What is it?

Hydrothorax is a condition involving the abnormal collection of fluid in one or both lungs. It can have many different causes.

How common is it?

Hydrothorax is a rare condition, occurring in approximately 6 in 10,000 pregnancies.

How is it managed?

Hydrothorax can occur in the presence of other anomalies or chromosomal abnormalities. Serial ultrasounds are performed to monitor the size of the collections which may increase in size, remain stable, or regress. Severe cases can progress to hydrops, which is a serious complication. Treatments may include drainage of the fluid either by thoracentesis, a procedure involving the removal of fluid via a needle under ultrasound-guidance, or with the placement of a shunt for continuous drainage.
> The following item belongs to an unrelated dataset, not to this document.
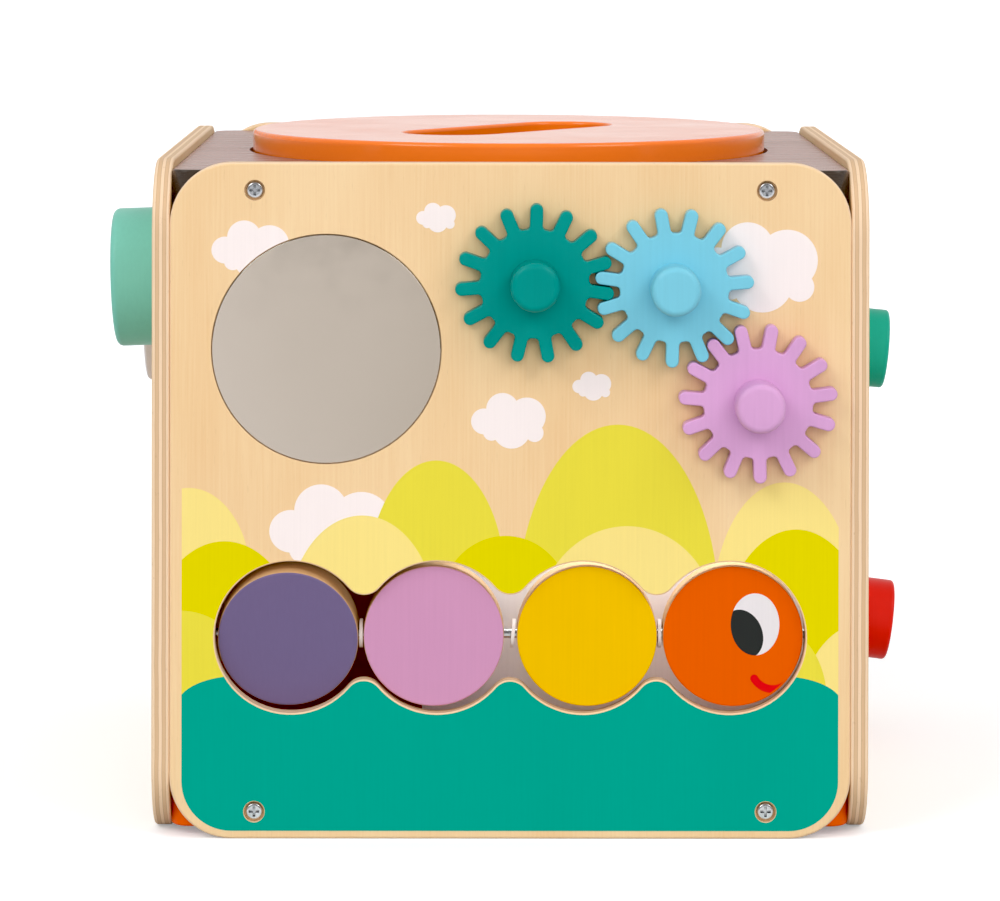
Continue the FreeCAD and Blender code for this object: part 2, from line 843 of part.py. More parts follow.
def slider(name):
    """A round knob whose stem runs in a slot, kept in by a wide washer.

    It leans about the middle of the panel's thickness."""
    half = DIMS["panel_t"] / 2.0
    middle = (DIMS[f"{name}_along"], DIMS[f"{name}_up"], HALF_W - half)
    spot = along(on_face(RIGHT, *middle, SLIDER_SAG[name]), half)
    made = Piece(f"{name}_slider", along(spot, DIMS["slider_gap"]))
    made.disc("slider_r", "slider_len")
    made.round_edges("slider_round", flat_at(DIMS["slider_len"]))
    made.round_edges("knob_base_ease", flat_at(0.0))
    made.disc("slider_stem_r", "slider_stem_len", down=True)
    made.hole("pilot_r", "keeper_pilot", "0 - slider_stem_len", upward=True)
    keep_from_inside(f"{name}_slider", spot, "slider_keeper_gap", "slider_keeper_r")


# ---- back: sun spinner ----


def sun_spinner():
    """A disc with round rays on the same peg and axle as the gears."""
    spot = on_face(BACK, 0.0, DIMS["sun_z"], HALF_D)
    washer("sun_spacer", spot, "spacer_r", "spacer_bore_r", "spacer_t")
    made = Piece("sun_disc", along(spot, worth("spacer_t + face_gap")))
    made.disc("sun_r", "sun_t")
    ray = made.sketch()
    circle(ray, "ray_r", "ray_at")
    made.repeat_round(made.pad(ray, "sun_t"), RAYS)
    made.round_edges("gear_ease", flat_at(0.0, DIMS["sun_t"]))
    made.hole("gear_bore_r", None, "sun_t")
    peg("sun", spot)
    keep_from_inside("sun", spot, "axle_play")


# ---- build and write ----


def write_nodes():
    doc.recompute()
    os.makedirs("parts", exist_ok=True)
    for node in NODES:
        faults = [state for state in node.State if state in ("Invalid", "Error")]
        shape = node.Shape
        if faults or shape.isNull() or not shape.isValid():
            raise ValueError(f"{node.Label} is not sound: {faults}")
        shape.exportStep(f"parts/{node.Label}.step")
        solids = len(shape.Solids)
        print(f"{node.Label:24s} {solids:2d} solid(s) {shape.Volume / 1000.0:9.2f} cm3")
    print(len(NODES), "nodes")


front_panel()
right_panel()
back_panel()
left_panel()
top_board()
board("bottom_board", DIMS["board_lift"])
panel_screws()
mirror()
gears()
worm()
inner_panel()
lid()
drum("mint")
drum("white")
slider("green")
slider("red")
sun_spinner()
write_nodes()
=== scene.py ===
import json
import math

import bpy
from mathutils import Euler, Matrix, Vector
from mathutils.geometry import delaunay_2d_cdt


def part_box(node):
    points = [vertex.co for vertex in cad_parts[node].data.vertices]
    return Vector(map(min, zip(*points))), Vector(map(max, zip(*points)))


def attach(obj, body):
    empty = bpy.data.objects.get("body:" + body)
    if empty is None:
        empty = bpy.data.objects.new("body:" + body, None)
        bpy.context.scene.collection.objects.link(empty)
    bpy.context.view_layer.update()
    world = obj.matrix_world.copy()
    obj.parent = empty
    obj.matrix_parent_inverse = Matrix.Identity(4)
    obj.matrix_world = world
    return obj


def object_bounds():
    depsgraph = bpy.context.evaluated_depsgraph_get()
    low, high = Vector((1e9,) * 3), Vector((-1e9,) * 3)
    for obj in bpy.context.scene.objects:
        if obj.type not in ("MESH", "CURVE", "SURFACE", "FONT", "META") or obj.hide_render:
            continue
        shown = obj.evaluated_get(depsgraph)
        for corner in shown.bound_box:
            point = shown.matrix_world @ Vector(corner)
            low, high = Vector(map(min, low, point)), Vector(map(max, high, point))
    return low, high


# Looks of the wooden activity cube: metres, +Z up, the side with the disc worm towards -Y.

MM = 0.001

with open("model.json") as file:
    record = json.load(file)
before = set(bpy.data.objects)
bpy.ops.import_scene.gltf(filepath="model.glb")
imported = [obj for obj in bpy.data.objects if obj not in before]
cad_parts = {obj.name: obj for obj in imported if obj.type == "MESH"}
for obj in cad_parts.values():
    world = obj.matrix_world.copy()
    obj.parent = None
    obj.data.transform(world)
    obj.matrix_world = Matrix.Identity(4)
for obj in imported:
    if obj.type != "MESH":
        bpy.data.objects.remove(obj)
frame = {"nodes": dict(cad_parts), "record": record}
cad_low, cad_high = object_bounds()


# ---- colours ----


def srgb(red, green, blue):
    """A display colour, 0 to 255 a channel, as the linear colour that a shader takes."""

    def linear(level):
        share = level / 255.0
        if share <= 0.04045:
            return share / 12.92
        return ((share + 0.055) / 1.055) ** 2.4

    return (linear(red), linear(green), linear(blue), 1.0)


def shade(colour, factor):
    """A colour made darker or lighter by a factor."""
    return tuple(min(1.0, channel * factor) for channel in colour[:3]) + (1.0,)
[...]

Prenatal care will be managed by a Maternal-Fetal Medicine specialist, an obstetrician with special training and expertise in high risk pregnancies. Additionally, a neonatology consultation is recommended to discuss prognosis and management after birth.

Postnatal/Prognosis?

The prognosis depends on the cause of the hydrothorax, the presence of other anomalies or chromosomal abnormalities, and the development of hydrops. While in utero, the fluid collection may prevent fetal lung tissue from developing normally, placing newborns at risk of respiratory problems after birth.